Note that on some systems, od appears to have been deprecated in favor of hexdump, which usually accepts all of the flags demonstrated.

We have seen the enemy

We've produced some numbers and escape codes for our characters, but what do they mean, and how can we use them?

With your favorite search engine, we can figure out how the listings and dumps above correspond to the values and characters underneath. Combining the results from searching for things like "character codes", "ASCII table" and "C escape sequences", and using those references to look up the characters in the filenames that remain, yields the information represented in the following table:

ASCII name Decimal C escape mnemonicoctalhex Control key
BEL7 \aalarm \0070x07^G
BS 8 \bbackspace \0100x08^H
HT 9 \ttab \0110x09^I
LF 10\nnewline \0120x0a^J
FF 12\fformfeed \0140x0c^L
CR 13\rcarriage return\0150x0d^M
SP 32n/aspace \0400x20spacebar
n/a165n/ayen \2450xa5n/a

That last one isn't strictly part of the original 7-bit ASCII character set. Depending on the character set and your selected locale, this character could be represented any number of ways. In ISO 8859-1, it's the yen symbol.

Looking back at our directory dump, what at first appeared to be a floating question mark is now clearly a carriage return (^M, 0x0d) with a space (0x20) on either side:

20 0d 20 0a

The file following it is three spaces in a row:

20 20 20 0a

Using commonly available tables and references, the other characters can also be easily looked up. Our bad characters are in serious trouble.

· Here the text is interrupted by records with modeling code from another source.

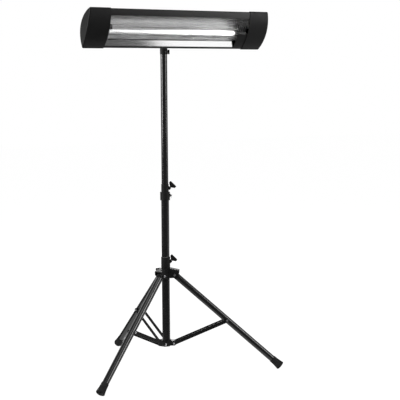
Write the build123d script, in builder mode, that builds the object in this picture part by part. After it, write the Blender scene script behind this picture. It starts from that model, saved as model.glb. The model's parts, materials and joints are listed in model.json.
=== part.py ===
from build123d import *
from math import acos, asin, cos, degrees, hypot, radians, sin, sqrt, tan
import os

# Infrared patio heater on a telescopic tripod.
# Millimetres. +Z is up, the origin is on the floor under the column, and the heater faces -Y.

os.makedirs("parts", exist_ok=True)

# ---------------------------------------------------------------- fits and clearances
press_gap = 0.03          # radial gap of a piece pressed into another of the same body
running_gap = 0.05        # radial gap of a pin or a tube that turns or slides in a bore
side_gap = 0.5            # gap beside an eye or a bar that swings
face_gap = 0.3            # gap between faces that don't touch
overcut = 2.0             # how far a cut runs past the piece that it cuts

# ---------------------------------------------------------------- column and mast
column_od = 35.0
column_wall = 1.5
column_bottom = 107.0
column_top = 790.0

mast_od = 30.0
mast_wall = 1.5
mast_top = 1444.0
mast_overlap = 115.0      # mast inside the column, as the photo has it drawn out
mast_bottom = column_top - mast_overlap

rear_leg_azimuth = 87.5
leg_names = ["rear", "left", "right"]
leg_azimuths = [rear_leg_azimuth + 120 * i for i in range(3)]
screw_azimuth = -30.0     # side on which the clamping screws and the locking pin sit

# ---------------------------------------------------------------- hub, legs and struts: sections
hub_liner_wall = 1.0
hub_wall = 1.45
hub_bore = column_od / 2 + running_gap + hub_liner_wall
hub_od = 2 * (hub_bore + hub_wall)

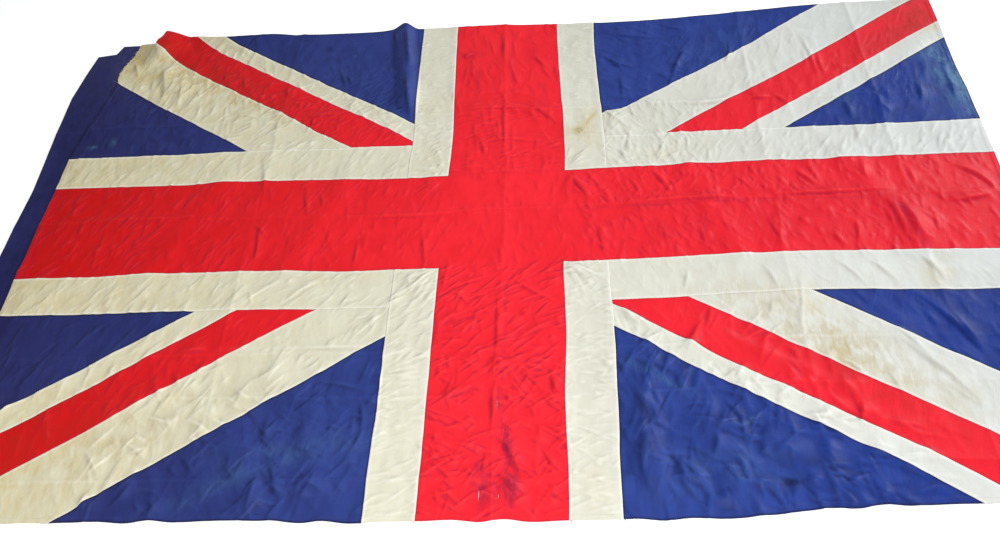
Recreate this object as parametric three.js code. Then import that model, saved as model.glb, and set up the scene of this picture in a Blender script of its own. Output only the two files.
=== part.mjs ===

You have no chance to survive — make your time

Now that we know exactly what these characters are, how can we delete them?

Knowing their corresponding Control keys will help. It turns out that most of the characters represented by ^ (Control) followed by a key on the keyboard can actually be typed just as they appear ... if you know the secret handshake.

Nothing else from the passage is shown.